__Work required__.
Below, find each line holding "script" and state how many there are, using the number alone.

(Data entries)
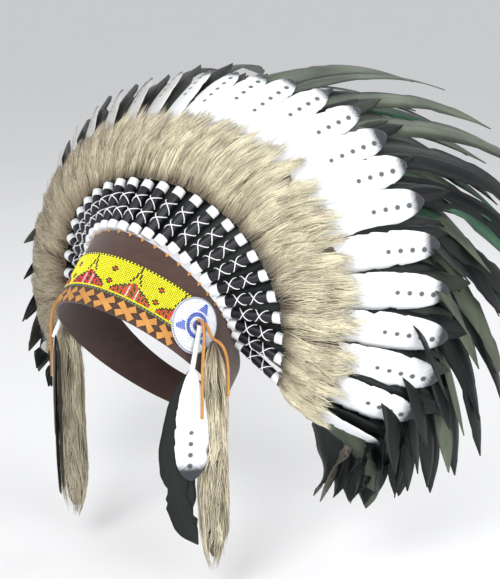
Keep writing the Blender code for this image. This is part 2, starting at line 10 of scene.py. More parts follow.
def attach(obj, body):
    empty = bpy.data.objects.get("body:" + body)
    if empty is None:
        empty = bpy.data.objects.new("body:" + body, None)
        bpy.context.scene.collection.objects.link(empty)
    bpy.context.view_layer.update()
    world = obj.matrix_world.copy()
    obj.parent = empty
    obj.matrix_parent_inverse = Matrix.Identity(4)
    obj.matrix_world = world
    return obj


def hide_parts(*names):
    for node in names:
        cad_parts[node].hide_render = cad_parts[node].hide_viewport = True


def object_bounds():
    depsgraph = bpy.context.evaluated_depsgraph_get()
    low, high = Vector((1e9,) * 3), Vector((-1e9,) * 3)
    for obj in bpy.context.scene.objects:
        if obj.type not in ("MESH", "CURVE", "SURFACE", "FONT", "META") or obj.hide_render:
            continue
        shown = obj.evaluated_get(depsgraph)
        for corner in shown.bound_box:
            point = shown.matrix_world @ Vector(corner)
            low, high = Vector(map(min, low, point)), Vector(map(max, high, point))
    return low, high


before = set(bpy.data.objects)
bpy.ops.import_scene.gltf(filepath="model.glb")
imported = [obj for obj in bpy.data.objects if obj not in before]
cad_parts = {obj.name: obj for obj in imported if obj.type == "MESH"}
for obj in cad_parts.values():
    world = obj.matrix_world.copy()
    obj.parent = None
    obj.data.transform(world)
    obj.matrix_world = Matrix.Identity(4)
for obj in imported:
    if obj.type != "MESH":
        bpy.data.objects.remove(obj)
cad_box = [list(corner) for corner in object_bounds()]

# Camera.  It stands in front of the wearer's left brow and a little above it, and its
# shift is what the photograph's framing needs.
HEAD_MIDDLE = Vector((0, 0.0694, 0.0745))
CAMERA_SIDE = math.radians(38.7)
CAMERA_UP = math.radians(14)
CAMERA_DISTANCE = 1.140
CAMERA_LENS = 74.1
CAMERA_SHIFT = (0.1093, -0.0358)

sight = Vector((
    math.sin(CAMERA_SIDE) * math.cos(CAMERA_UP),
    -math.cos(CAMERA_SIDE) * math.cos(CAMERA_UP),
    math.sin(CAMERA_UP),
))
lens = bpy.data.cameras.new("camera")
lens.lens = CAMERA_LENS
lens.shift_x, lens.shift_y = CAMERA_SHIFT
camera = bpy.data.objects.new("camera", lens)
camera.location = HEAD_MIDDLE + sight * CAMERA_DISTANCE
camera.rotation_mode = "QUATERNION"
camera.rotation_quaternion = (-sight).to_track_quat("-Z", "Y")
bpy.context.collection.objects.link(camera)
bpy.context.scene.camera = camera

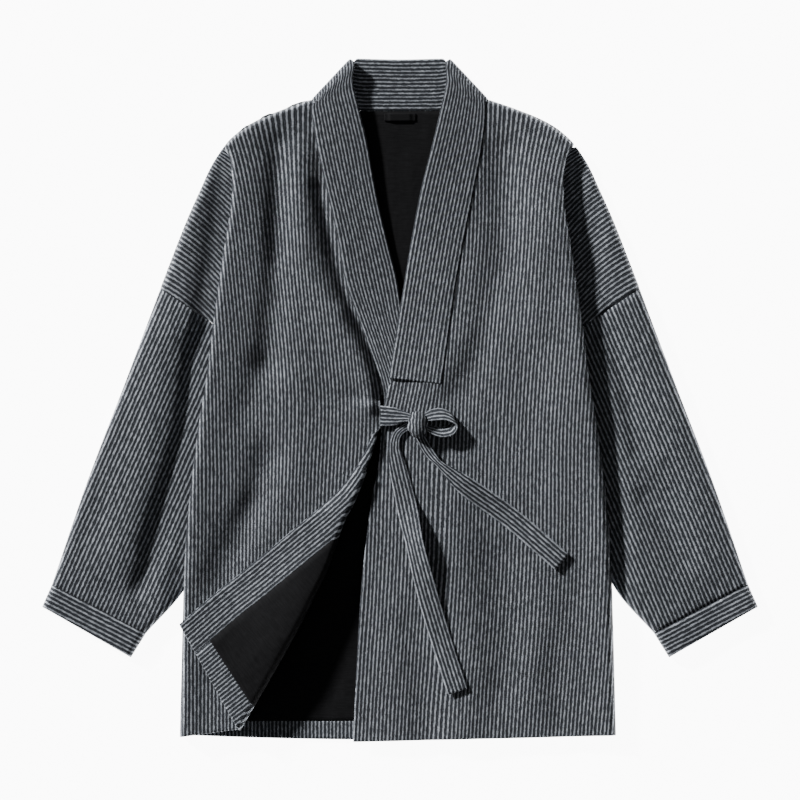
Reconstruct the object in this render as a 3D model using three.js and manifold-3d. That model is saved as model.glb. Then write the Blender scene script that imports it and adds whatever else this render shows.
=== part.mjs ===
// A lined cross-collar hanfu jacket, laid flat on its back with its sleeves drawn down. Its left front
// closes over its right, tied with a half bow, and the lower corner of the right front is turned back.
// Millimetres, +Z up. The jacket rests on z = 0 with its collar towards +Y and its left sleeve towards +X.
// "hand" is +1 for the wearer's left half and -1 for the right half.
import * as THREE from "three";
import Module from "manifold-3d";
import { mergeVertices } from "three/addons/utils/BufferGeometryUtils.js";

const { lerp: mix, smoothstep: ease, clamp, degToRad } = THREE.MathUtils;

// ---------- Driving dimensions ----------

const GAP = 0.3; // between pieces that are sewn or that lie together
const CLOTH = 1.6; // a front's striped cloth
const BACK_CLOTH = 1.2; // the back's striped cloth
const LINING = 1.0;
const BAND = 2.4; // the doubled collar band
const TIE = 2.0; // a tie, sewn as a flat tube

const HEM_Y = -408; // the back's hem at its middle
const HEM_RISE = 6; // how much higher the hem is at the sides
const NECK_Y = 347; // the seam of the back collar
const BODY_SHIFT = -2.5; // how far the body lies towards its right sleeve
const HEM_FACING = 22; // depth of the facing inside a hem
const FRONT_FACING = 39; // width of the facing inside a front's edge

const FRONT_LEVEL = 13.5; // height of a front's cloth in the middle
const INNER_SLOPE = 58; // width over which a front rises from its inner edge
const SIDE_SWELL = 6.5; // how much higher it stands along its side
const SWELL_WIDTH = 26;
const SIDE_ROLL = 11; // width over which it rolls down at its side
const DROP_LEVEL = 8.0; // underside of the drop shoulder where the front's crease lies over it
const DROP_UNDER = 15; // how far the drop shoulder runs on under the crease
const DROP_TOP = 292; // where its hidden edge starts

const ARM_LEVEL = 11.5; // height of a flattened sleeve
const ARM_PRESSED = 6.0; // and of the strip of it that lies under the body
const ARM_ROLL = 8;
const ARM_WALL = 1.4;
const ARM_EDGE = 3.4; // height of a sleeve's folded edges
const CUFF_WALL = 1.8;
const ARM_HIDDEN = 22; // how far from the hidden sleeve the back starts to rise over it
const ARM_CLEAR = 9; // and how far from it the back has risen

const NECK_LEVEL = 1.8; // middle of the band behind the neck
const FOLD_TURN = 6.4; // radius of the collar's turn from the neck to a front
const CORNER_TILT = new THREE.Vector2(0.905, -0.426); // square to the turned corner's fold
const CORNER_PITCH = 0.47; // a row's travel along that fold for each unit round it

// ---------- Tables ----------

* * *

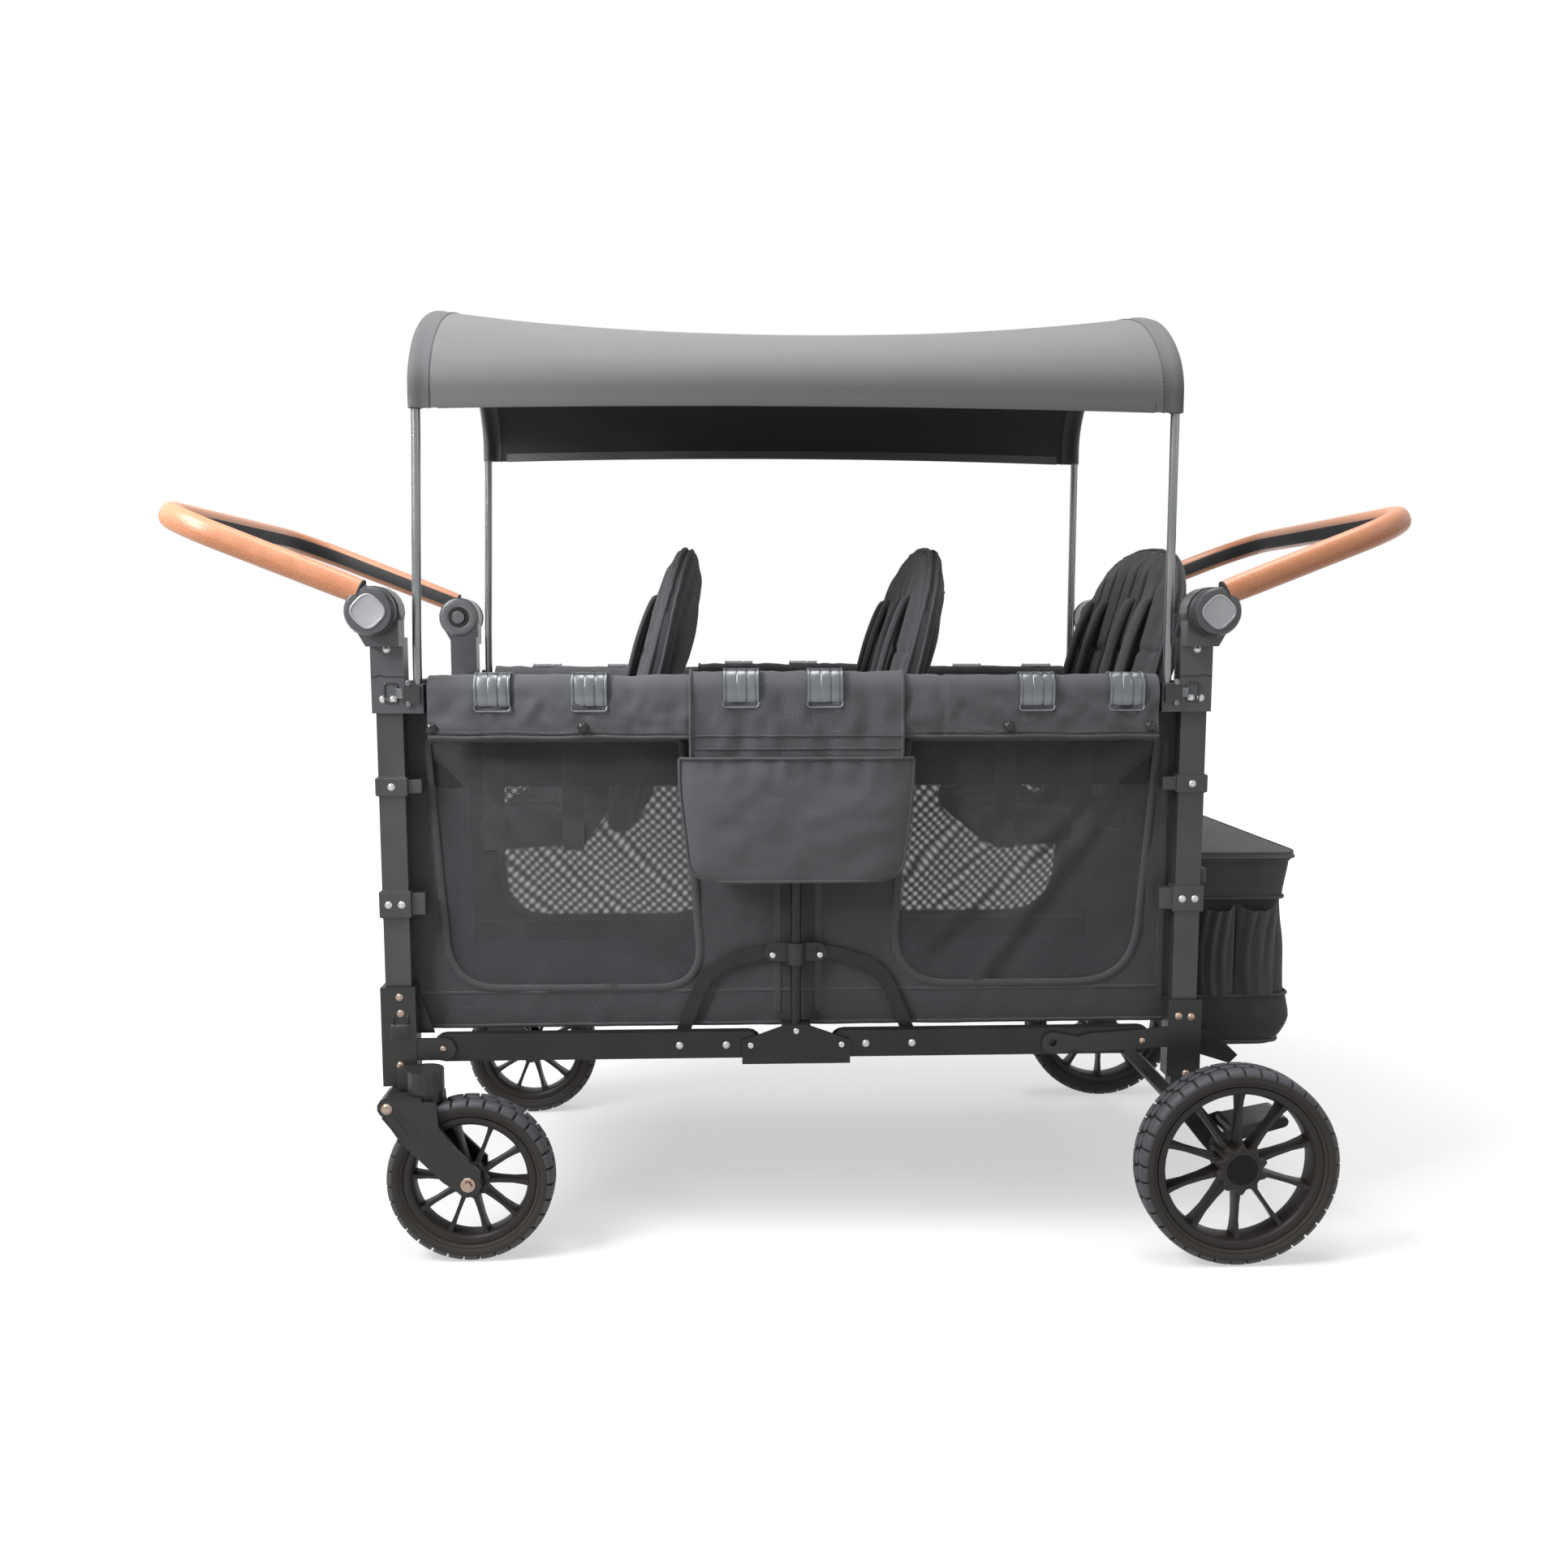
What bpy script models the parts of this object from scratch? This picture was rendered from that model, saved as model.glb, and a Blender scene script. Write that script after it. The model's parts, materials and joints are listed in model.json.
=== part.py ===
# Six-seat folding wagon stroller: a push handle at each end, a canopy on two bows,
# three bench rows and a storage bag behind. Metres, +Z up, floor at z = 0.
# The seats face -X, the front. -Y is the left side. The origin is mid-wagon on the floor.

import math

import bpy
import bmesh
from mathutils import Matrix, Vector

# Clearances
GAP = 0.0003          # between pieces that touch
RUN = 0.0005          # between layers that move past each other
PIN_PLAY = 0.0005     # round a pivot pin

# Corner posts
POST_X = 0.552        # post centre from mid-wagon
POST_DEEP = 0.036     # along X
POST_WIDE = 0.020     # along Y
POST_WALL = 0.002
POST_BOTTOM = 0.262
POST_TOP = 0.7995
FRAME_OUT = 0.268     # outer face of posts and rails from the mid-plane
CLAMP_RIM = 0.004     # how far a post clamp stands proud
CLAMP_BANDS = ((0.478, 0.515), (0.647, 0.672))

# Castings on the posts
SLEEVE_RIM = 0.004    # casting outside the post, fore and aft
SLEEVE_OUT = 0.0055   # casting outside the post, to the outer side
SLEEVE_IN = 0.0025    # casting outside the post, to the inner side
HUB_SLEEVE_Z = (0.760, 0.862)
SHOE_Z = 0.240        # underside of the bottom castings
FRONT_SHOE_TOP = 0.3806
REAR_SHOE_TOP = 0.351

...

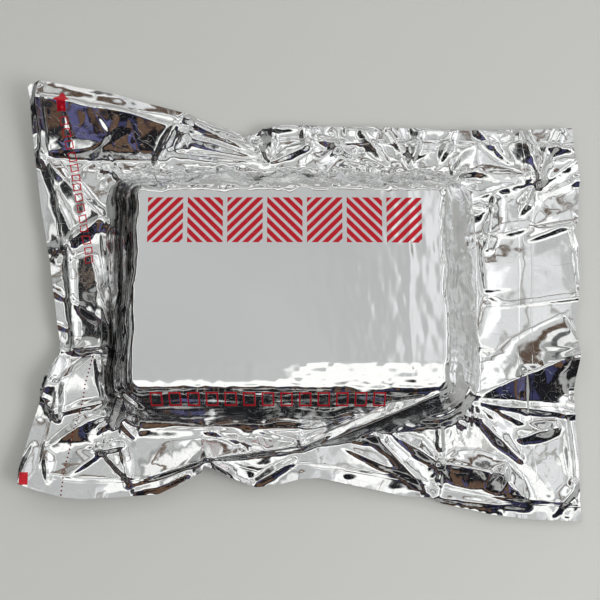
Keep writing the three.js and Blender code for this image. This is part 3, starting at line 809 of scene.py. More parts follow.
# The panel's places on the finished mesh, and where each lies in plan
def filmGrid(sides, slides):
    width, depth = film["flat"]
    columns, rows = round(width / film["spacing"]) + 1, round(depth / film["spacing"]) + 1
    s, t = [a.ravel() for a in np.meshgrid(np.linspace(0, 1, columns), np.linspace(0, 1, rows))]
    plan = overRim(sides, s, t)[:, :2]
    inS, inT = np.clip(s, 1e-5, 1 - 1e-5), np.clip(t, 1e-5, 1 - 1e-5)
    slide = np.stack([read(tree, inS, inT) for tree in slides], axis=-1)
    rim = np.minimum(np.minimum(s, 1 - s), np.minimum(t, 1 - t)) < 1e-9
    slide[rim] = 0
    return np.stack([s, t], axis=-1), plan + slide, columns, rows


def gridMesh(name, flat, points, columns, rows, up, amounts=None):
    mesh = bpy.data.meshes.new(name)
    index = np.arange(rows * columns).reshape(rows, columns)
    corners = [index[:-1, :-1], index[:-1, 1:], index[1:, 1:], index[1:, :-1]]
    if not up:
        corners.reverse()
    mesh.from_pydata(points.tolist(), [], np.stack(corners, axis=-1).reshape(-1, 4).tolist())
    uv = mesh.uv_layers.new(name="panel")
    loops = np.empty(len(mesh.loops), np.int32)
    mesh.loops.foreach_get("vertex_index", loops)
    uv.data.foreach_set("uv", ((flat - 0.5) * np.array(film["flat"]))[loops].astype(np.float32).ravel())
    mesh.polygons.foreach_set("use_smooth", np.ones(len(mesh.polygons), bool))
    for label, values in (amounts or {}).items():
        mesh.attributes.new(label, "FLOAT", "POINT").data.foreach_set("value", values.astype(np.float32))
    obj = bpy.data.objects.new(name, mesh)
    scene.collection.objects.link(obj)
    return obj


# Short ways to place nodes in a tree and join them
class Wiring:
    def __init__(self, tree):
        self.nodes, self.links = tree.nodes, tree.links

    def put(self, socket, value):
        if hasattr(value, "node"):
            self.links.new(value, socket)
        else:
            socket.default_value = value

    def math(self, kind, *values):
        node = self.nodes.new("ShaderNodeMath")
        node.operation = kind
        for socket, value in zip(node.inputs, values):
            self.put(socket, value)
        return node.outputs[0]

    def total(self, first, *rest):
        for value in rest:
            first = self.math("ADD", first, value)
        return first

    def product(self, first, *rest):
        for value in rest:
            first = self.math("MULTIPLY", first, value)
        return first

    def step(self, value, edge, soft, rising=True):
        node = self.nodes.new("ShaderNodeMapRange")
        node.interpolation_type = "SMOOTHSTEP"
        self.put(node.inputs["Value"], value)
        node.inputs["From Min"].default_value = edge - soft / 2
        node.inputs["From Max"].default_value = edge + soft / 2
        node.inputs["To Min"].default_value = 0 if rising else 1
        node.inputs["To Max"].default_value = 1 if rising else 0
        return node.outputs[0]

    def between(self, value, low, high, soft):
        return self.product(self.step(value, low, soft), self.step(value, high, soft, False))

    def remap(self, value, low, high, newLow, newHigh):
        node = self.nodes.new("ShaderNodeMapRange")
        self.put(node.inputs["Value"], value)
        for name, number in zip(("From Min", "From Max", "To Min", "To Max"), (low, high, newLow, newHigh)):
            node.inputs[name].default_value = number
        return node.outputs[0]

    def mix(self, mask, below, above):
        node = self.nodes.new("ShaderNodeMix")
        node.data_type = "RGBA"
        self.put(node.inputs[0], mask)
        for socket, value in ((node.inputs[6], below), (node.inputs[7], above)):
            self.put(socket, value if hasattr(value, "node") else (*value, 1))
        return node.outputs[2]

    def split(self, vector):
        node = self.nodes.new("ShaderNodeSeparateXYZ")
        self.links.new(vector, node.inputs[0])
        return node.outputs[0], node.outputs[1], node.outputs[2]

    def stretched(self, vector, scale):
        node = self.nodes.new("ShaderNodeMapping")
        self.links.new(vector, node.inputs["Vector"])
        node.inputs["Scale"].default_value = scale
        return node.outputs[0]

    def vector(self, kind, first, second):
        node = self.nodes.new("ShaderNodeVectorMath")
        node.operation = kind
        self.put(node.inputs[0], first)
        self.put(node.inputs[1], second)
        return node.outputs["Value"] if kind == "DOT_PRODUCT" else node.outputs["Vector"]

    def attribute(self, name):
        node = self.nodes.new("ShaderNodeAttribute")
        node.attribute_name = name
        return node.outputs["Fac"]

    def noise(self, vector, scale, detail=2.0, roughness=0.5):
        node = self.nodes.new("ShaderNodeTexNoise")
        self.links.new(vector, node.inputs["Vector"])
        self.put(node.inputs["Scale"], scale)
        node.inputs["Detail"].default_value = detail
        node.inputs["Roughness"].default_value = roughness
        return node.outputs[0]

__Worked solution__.
2